Enfin, toujours sur la partie économie, j'ai regretté que sur les questions agricoles, on parle d'accompagner l'évolution des systèmes d'exploitation agricole et de conforter les outils de production agricole sur le territoire intercommunal sans insister sur la nécessité de favoriser avec volontarisme la transition vers une agriculture respectueuse de la santé publique, de qualité, écologiquement responsable, raisonnée ou bio, se dirigeant vers le zéro pesticide. Une telle agriculture, possible aussi si l’État garantit des prix et rémunérations convenables aux paysans avec un encadrement des marges de la grande distribution, créerait plus d'emploi et renforcerait les atouts de notre territoire en termes de qualité de l'environnement naturel.

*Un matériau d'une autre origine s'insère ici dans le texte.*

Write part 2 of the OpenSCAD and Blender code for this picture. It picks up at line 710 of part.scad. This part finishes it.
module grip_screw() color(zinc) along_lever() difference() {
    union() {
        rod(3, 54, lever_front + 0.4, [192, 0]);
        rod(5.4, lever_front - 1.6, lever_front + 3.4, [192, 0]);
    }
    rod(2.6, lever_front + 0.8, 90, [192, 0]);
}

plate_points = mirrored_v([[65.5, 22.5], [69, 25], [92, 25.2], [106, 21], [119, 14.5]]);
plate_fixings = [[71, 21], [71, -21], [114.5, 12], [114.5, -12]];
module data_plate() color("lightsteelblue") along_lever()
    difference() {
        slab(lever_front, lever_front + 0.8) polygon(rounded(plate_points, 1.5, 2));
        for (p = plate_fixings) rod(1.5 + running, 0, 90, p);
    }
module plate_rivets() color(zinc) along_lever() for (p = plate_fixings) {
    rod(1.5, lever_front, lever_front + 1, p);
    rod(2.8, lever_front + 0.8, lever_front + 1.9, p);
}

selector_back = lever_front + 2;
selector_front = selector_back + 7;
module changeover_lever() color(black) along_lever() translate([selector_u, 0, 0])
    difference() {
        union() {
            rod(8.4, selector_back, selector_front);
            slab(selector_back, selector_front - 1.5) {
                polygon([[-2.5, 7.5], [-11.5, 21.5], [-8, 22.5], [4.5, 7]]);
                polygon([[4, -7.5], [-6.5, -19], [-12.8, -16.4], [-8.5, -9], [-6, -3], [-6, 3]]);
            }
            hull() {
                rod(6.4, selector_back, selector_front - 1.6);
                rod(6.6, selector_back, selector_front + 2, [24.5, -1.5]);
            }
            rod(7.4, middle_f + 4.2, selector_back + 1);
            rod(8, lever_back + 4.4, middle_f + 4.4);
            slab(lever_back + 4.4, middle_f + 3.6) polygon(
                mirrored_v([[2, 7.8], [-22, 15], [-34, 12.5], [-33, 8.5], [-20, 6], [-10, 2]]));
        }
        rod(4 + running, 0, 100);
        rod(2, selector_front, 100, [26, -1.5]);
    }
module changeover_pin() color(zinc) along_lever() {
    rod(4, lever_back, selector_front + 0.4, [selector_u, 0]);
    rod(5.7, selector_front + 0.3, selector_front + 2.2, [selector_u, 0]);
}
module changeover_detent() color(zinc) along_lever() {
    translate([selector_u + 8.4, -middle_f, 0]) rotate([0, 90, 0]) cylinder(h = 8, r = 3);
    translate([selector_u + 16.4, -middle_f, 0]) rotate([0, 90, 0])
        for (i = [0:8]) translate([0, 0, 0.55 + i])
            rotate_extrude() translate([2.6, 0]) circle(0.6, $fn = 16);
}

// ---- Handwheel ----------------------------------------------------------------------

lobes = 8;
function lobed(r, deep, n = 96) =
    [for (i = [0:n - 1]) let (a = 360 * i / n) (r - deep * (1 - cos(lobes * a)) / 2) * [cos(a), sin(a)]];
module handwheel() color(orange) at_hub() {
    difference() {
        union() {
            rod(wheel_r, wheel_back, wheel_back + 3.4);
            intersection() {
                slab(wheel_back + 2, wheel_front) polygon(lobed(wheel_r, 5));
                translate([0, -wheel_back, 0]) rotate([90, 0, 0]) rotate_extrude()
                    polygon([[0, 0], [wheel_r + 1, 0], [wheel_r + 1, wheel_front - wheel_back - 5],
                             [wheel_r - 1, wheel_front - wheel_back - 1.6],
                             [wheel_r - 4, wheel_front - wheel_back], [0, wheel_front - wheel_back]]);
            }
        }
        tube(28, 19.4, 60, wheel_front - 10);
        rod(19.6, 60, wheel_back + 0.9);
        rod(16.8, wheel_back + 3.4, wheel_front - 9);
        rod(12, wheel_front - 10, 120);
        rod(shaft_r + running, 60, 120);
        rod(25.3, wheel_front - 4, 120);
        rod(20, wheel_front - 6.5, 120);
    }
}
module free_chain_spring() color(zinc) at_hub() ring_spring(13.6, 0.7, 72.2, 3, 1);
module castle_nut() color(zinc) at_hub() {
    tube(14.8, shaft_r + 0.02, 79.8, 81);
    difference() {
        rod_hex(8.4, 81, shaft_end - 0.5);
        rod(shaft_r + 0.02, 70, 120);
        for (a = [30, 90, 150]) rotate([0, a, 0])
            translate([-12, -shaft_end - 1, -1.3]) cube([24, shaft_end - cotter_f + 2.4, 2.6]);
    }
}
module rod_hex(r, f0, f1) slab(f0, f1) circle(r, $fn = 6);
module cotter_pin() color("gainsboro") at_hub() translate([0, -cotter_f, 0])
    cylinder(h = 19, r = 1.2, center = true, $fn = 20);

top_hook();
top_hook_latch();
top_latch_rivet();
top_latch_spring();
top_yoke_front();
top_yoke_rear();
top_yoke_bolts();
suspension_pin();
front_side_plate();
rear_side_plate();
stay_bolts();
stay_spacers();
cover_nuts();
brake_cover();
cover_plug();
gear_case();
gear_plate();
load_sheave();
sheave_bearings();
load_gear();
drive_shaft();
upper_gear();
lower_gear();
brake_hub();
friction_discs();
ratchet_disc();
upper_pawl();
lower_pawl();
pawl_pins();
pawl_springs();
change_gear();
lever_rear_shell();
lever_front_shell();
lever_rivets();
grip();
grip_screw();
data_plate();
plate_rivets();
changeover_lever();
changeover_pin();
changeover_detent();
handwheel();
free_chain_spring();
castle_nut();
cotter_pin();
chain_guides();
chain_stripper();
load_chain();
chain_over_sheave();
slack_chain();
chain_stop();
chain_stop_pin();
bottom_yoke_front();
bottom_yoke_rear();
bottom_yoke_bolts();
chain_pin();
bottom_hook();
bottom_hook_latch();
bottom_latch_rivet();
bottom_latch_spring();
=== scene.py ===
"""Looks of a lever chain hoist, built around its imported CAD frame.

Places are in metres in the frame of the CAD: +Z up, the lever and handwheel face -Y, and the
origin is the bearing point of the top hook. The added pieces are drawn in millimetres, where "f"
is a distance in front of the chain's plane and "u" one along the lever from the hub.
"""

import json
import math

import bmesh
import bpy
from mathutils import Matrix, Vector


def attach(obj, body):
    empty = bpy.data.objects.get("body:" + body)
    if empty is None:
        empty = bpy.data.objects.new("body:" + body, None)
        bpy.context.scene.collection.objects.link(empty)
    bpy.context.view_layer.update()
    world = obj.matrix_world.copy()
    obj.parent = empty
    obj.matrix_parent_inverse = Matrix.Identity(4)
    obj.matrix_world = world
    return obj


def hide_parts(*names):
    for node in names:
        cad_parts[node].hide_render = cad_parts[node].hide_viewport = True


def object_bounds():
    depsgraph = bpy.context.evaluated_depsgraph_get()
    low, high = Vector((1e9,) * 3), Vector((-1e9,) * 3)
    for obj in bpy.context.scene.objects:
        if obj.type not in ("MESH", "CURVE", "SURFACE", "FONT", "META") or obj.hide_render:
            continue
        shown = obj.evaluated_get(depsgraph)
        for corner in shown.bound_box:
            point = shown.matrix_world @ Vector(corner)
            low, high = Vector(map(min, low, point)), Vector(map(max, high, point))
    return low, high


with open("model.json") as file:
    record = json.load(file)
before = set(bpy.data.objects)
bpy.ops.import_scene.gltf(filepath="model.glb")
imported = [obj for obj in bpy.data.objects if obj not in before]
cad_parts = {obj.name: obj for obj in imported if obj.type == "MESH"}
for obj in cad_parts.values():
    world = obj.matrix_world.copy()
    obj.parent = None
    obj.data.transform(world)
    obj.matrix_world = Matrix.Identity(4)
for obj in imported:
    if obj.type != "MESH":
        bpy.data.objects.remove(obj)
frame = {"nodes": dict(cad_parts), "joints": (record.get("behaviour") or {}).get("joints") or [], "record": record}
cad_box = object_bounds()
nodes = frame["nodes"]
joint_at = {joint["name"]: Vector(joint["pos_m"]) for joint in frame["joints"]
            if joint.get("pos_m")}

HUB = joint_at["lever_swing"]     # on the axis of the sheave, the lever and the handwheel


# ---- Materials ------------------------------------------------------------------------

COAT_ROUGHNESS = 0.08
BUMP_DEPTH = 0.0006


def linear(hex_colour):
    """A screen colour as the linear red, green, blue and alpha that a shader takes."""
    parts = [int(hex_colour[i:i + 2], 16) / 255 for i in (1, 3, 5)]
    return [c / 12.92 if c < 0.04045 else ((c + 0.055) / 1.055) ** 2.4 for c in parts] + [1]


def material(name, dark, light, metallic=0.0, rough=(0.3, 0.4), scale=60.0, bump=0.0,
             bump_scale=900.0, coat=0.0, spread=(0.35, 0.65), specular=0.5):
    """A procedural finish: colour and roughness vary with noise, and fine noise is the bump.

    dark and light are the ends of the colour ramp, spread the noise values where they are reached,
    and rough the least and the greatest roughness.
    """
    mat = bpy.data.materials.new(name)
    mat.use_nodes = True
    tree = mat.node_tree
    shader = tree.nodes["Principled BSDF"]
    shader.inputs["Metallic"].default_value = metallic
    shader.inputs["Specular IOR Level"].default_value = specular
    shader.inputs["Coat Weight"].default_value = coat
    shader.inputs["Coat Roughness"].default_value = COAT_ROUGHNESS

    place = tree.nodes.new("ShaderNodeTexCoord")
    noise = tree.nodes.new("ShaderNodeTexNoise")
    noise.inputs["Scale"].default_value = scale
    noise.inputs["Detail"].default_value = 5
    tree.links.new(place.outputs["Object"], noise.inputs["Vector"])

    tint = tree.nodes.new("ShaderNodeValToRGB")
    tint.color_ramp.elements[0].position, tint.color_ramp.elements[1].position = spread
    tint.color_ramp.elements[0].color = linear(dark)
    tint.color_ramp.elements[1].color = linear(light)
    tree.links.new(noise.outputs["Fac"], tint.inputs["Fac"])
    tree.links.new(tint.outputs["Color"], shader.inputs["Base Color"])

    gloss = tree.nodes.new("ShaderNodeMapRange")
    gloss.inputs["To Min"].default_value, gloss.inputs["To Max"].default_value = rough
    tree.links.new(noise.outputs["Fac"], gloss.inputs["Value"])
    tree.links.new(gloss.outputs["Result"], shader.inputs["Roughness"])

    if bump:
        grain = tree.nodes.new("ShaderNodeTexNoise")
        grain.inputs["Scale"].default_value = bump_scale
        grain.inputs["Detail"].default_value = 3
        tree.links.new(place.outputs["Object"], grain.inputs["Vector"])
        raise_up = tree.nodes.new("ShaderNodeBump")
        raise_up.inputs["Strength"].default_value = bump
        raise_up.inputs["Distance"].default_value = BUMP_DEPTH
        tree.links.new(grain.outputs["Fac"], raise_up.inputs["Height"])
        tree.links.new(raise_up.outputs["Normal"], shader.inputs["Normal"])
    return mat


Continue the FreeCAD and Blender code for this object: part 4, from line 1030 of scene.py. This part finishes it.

De manière générale, j'ai salué tout de même dans le document du PADD l'objectif de réduction de l'emprise foncière et de l'urbanisation sur les zones agricoles et humides, ainsi qu'un certain nombre d'objectifs stratégiques, mis clairement sur le papier, et qu'il faut maintenant progressivement atteindre avec des politiques volontaristes et des solutions de mise en œuvre.